Specifically, I’ve been asking myself, ‘What was true, good, and beautiful about this community?’ Beyond the friendships and particular insights from our eclectic conversations, what aspects of Pub Theology/Philosophy might be gleaned? What do I want take and apply to the rest of my life? That’s when it hit me that what I appreciated most about the community was its overall ethos. Each week we intentionally re-established the expectations for longtime members and newbies alike by reading through the following R.E.S.P.E.C.T. guidelines:
Through weekly repetition and practice these guidelines came to signify something more for me. They were not merely guide rails for healthy conversation. They became more than rules to be gently enforced by the moderator during a 90-minute window on Tuesday nights. The more these guidelines seeped down deep, the more they didn’t go into effect at 6:30 and expire at 8:00. It’s not something to be gleaned and applied like I was thinking before. It’s already happened. These guidelines embody the ideal to which I aspire as a personal ethos.
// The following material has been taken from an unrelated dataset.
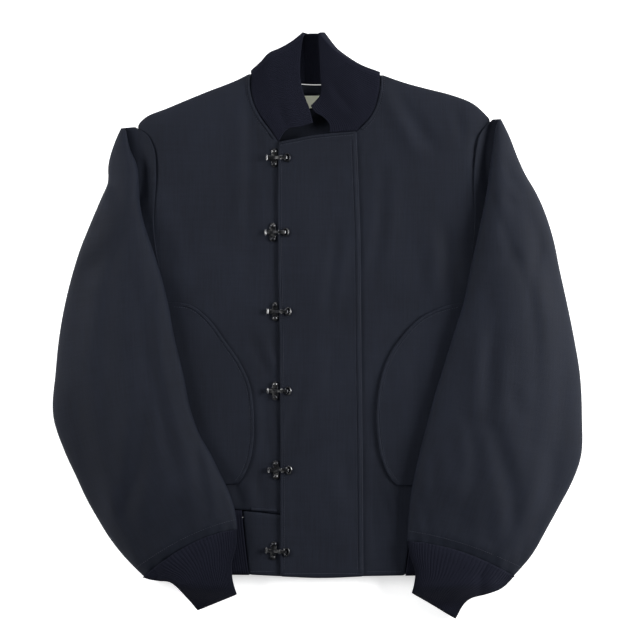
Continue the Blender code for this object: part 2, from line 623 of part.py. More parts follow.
# Collar
def collar(knit):
    """One knit band: a half over each side, folded at the slanting edges round to the back."""
    def half(table, seam, count):
        base, upper = on_chords(seam, count), spaced(table["upper"], count)
        inward = np.array(NECK_CENTRE) - base
        base += COLLAR_SEAM_GAP * inward / np.linalg.norm(inward, axis=1, keepdims=True)
        end, fold = spaced(table["end"], COLLAR_ROWS), spaced(table["fold"], COLLAR_ROWS)
        end[0], fold[0], upper[-1] = base[0], base[-1], fold[-1]
        return patch(base, upper, end, fold)

    flap_top = spaced(FLAP_TOP, FLAP_COLUMNS)
    start = (COLLAR_LEFT_START, np.interp(COLLAR_LEFT_START, flap_top[:, 0], flap_top[:, 1]))
    over_flap = flap_top[flap_top[:, 0] > COLLAR_LEFT_START]
    seam_left = np.vstack([[start], over_flap, spaced(LEFT_NECK, NECK_COLUMNS)[1:]])
    right = half(COLLAR_RIGHT, spaced(RIGHT_NECK, NECK_COLUMNS)[::-1], COLLAR_RIGHT_COLUMNS)
    left = half(COLLAR_LEFT, seam_left, COLLAR_LEFT_COLUMNS)
    neck = spaced(BACK_NECK, COLLAR_BACK_COLUMNS) + np.array([0, COLLAR_BACK_GAP])
    neck[0], neck[-1] = right[0, -1], left[0, -1]
    crest = np.linspace(right[-1, -1], left[-1, -1], COLLAR_BACK_COLUMNS + 1)
    back = patch(neck, crest, right[:, -1], left[:, -1])
    plan = np.hstack([right, back[:, 1:], left[:, -2::-1]])
    turn_right = COLLAR_RIGHT_COLUMNS
    turn_left = turn_right + COLLAR_BACK_COLUMNS
    column = np.arange(plan.shape[1])
    on_back = (column > turn_right) & (column < turn_left)
    centre = (COLLAR_HIGH + COLLAR_LOW) / 2
    reach = (COLLAR_HIGH - COLLAR_LOW) / 2
    from_fold = np.minimum(np.linalg.norm(plan - plan[:, turn_right][:, None], axis=2),
                           np.linalg.norm(plan - plan[:, turn_left][:, None], axis=2))
    swing = np.sqrt(1 - (1 - np.clip(from_fold / reach, 0, 1)) ** 2)
    height = centre + reach * swing * np.where(on_back, -1, 1)
    middle = raised(plan, height)
    tangent = np.gradient(middle, axis=1)
    upward = np.gradient(middle, axis=0)
    outward = np.cross(tangent, upward)
    outward /= np.linalg.norm(outward, axis=2, keepdims=True)
    outward *= np.sign(outward[COLLAR_ROWS // 2, COLLAR_RIGHT_COLUMNS // 5, 2])
    ribs = np.where(column % 2, RIB_HEIGHT, 0) * ~on_back
    inside = middle - outward * COLLAR_HALF_WALL
    outside = middle + outward * (COLLAR_HALF_WALL - COLLAR_RIB_SINK + ribs[None, :, None])
    inside[..., 2] = np.maximum(inside[..., 2], 0)
    outside[..., 2] = np.maximum(outside[..., 2], 0)
    wall("collar", inside, outside, knit)


# Clips
def stacked_faces(count, loops=2):
    """Side and cap faces between loops of points that follow each other."""
    faces = [tuple(reversed(range(count))), tuple(range((loops - 1) * count, loops * count))]
    for base in range(0, (loops - 1) * count, count):
        for k in range(count):
            after = (k + 1) % count
            faces.append((base + k, base + after, base + count + after, base + count + k))
    return faces


def prism(outline, low, high, axis):
    """Points and faces of an outline pushed along z or y."""
    points = []
    for level in (low, high):
        for a, b in outline:
            points.append((a, b, level) if axis == "z" else (a, level, b))
    return points, stacked_faces(len(outline))


def placed(points, x, y, z, turn):
    """Points turned about z and moved to their place."""
    c, s = math.cos(math.radians(turn)), math.sin(math.radians(turn))
    return [(x + c * px - s * py, y + s * px + c * py, z + pz) for px, py, pz in points]


def rounded_end(x, y, radius, start, stop, steps=5):
    """Points on an arc, angles in degrees."""
    return [(x + radius * math.cos(math.radians(a)), y + radius * math.sin(math.radians(a)))
            for a in np.linspace(start, stop, steps)]


def clip_plate(name, x, y, seat, turn, metal):
    """Cross-shaped plate with a domed rivet at each end of its upright arm."""
    ear, arm = PLATE_EAR, PLATE_ARM
    foot = [(-ear, arm), (-PLATE_REACH, arm), (-PLATE_REACH, -arm), (-ear, -arm)]
    outline = (rounded_end(0, RIVET_REACH, ear, 0, 180) + foot
               + rounded_end(0, -RIVET_REACH, ear, 180, 360) + [(ear, -arm), (ear, arm)])
    points, faces = prism(outline, 0, PLATE_THICK, "z")
    plate = add_object(name, placed(points, x, y, seat, turn), faces, metal)
    around = np.linspace(0, 2 * math.pi, RIVET_SIDES, endpoint=False)
    for sign in (-1, 1):
        dome = [(radius * math.cos(a), RIVET_REACH * sign + radius * math.sin(a), z)
                for radius, z in RIVET_PROFILE for a in around]
        dome_faces = stacked_faces(RIVET_SIDES, len(RIVET_PROFILE))
        rivet = add_object(f"{name}_rivet_{sign}", placed(dome, x, y, seat, turn), dome_faces, metal)
        rivet.hide_render = True
        rivet.display_type = "WIRE"
        union = plate.modifiers.new("rivet", "BOOLEAN")
        union.operation = "UNION"
        union.object = rivet


def clip_hook(name, x, y, seat, turn, metal):
    """Lever: a rolled bar at one end, a flat arm, and a hooked tip inside the ring."""
    points, faces = prism(LEVER_PROFILE, -LEVER_HALF, LEVER_HALF, "y")
    add_object(name, placed(points, x, y, seat, turn), faces, metal)


def clip_ring(name, x, y, seat, turn, metal):
    """Oval wire ring that the hook holds."""
    around = np.linspace(0, 2 * math.pi, RING_STEPS, endpoint=False)
    section = np.linspace(0, 2 * math.pi, RING_SIDES, endpoint=False)
    points = []
    faces = []
    for k, a in enumerate(around):
        ahead = math.atan2(RING_WIDE * math.sin(a), RING_TALL * math.cos(a))
        here, after = k * RING_SIDES, (k + 1) % RING_STEPS * RING_SIDES
        for m, b in enumerate(section):
            out = RING_WIRE * math.cos(b)
            points.append((RING_AHEAD + RING_WIDE * math.cos(a) + out * math.cos(ahead),
                           RING_TALL * math.sin(a) + out * math.sin(ahead), RING_WIRE * math.sin(b)))
            beside = (m + 1) % RING_SIDES
            faces.append((here + m, after + m, after + beside, here + beside))
    add_object(name, placed(points, x, y, seat + RING_WIRE, turn), faces, metal)


def clips(metal):
    """Six clips down the flap's free edge: plate on the right front, ring on the flap."""

    def highest(x, y, across_x, across_y):
        places = np.array([(x + dx, y + dy) for dx in across_x for dy in across_y])
        return torso_top(places[:, 0], places[:, 1]).max()

    for k, (x, y, turn) in enumerate(zip(CLIP_X, CLIP_Y, CLIP_TURN), start=1):
        plate_seat = highest(x, y, (-12, -6, 0, 4), (-12, 0, 12)) + CLIP_SEAT
        ring_seat = highest(x + RING_AHEAD, y, (-6, 0, 5), (-6, 0, 6)) + LAY_GAP + FLAP_CLOTH + RING_SEAT
        level = max(plate_seat, ring_seat - RING_BELOW_LEVER)
        clip_plate(f"clip_{k}_plate", x + PLATE_SHIFT, y, plate_seat, turn, metal)
        clip_hook(f"clip_{k}_hook", x, y, level + LEVER_LIFT, turn, metal)
        clip_ring(f"clip_{k}_ring", x, y, ring_seat, turn, metal)


def main():
    for old in list(bpy.data.objects):
        bpy.data.objects.remove(old, do_unlink=True)
    cloth = material("navy_cloth", (0.016, 0.019, 0.030), 0.75)
    knit = material("navy_knit", (0.011, 0.012, 0.022), 0.9)
    facing_cloth = material("neck_cloth", (0.016, 0.019, 0.030), 0.8)
    label_cloth = material("label_cloth", (0.72, 0.73, 0.60), 0.8)
    metal = material("dark_metal", (0.05, 0.05, 0.055), 0.3, 1.0)
    back_pieces(cloth, knit)
    front_pieces(cloth, knit)
    pocket("pocket_right", POCKET_RIGHT, cloth)
    pocket("pocket_left", POCKET_LEFT, cloth)
    neck_inside(facing_cloth, label_cloth)
    sleeve("right", SLEEVE_RIGHT, SLEEVE_FOLDS_RIGHT, cloth)
    sleeve("left", SLEEVE_LEFT, SLEEVE_FOLDS_LEFT, cloth)
    cuff("cuff_right", CUFF_RIGHT, knit)
    cuff("cuff_left", CUFF_LEFT, knit)
    collar(knit)
    clips(metal)


main()
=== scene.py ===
"""Looks of the deck jacket: fine cloth, rib knit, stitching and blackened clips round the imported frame.

The frame is in metres. Tables here are in millimetres, seen from above, as the jacket lies:
x to the viewer's right, y to the collar. Right and left in the names are the wearer's.
"""
import math

import bmesh
import bpy
import numpy as np
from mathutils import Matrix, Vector


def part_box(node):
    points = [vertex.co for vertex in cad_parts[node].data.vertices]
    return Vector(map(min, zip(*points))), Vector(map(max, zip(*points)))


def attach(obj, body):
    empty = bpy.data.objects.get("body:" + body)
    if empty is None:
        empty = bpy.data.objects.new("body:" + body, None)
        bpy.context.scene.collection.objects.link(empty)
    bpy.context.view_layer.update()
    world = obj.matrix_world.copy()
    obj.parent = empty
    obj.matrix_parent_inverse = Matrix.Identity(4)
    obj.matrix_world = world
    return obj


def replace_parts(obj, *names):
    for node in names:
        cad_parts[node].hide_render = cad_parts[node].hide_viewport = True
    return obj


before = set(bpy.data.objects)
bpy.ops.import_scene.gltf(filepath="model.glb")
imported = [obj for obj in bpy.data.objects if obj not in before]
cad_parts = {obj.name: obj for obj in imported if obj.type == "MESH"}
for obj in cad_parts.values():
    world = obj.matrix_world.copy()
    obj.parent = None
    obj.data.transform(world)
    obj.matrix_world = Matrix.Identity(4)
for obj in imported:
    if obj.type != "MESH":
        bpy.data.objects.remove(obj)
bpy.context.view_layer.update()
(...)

Over these three years, the R.E.S.P.E.C.T. guidelines became a habit of the heart, mind, and spirit. This is pretty much how I now think, feel, believe, perceive, and behave now. I earnestly try to own my shit (R), listen carefully while putting myself in other people’s shoes (E), be mindful about how different people think and interact (S), meditate about what I’m learning (P), practice self-critical questioning (E), honor other people’s privacy (C), and give people the opportunity to have an open-minded conversation instead of engaging in half-ass, ideological diatribes (T). Those who know me best would no doubt wish to note that my execution of these ideals has plenty of “opportunity for growth,” as the optimists like to put it. No disagreement there. I still fuck up from time to time but, hey, owning that is just a part of “R.”
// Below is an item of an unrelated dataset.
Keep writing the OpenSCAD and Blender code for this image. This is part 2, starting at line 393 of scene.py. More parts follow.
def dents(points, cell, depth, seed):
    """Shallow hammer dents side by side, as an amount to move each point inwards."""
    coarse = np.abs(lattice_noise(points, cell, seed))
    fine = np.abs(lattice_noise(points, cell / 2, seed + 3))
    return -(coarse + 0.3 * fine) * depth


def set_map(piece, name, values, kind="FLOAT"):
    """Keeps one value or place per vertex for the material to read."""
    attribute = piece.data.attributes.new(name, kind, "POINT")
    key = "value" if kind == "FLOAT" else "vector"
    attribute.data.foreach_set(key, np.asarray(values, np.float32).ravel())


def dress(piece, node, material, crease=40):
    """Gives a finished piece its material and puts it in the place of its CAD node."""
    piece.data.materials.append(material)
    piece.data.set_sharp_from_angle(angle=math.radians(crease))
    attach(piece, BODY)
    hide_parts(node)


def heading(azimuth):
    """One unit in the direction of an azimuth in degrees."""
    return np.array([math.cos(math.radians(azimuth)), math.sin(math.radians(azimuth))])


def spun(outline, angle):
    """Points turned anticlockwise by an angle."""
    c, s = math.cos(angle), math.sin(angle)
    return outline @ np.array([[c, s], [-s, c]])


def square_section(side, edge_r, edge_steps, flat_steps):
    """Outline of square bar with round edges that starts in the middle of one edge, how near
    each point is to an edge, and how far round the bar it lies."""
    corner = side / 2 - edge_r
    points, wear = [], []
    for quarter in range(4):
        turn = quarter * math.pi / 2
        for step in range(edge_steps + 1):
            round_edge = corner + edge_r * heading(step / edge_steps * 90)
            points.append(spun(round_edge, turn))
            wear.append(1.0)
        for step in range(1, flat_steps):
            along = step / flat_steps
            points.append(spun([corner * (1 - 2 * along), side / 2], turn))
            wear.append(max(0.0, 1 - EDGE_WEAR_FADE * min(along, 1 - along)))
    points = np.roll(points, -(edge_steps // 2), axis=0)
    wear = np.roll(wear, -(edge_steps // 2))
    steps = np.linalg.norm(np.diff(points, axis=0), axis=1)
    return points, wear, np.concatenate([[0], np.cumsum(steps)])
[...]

Back in undergrad a professor taught us Plato’s edict that the unexamined life is not worth living. He convinced me, and it changed my life. What he failed to mention is how examining one’s beliefs and presuppositions would endlessly upset the tribalistic apple cart. I don’t regret this introduction to the world of philosophical inquiry, but I wish he’d let us know about the negative consequences of that change. Likewise, the R.E.S.P.E.C.T. guidelines have truly been formational in solidifying an alternative belief system of ethics and virtues, but I’d be lying if I said this has made my life easier.
Whether it’s familial and cultural conditioning, just a part of the human condition, or some combination of the two I don’t pretend to know. What I do know is that seeing the world, and trying to interact with the world, through the ideal prism of the R.E.S.P.E.C.T. guidelines has sucked. For example, just today I posted the following on Facebook:
This is NOT a rhetorical question:
Why is it so difficult for bright, educated, and even well-intentioned people to grasp the rhetorical difference between understanding and persuasion?
Over the years, a lot of people have treated me like–or even come right out and said–I’m being disingenuous when I tell them my goal is not to persuade them to come to my perspective nor to be persuaded to come to theirs. Instead my default goal the overwhelming majority of the time is mutual understanding. I want to understand their thoughts, feels, beliefs, experiences, and perspectives and I want them to understand mine. This mutual, reciprocated understanding is my goal. Whether or not we end up agreeing with or persuading one another? That’s secondary or even tertiary. So, again I ask, why is it so hard for people to grasp the rhetorical distinction between understanding and persuasion?
Damn it. The experiences at Pub Theology/Philosophy kinda ruined me.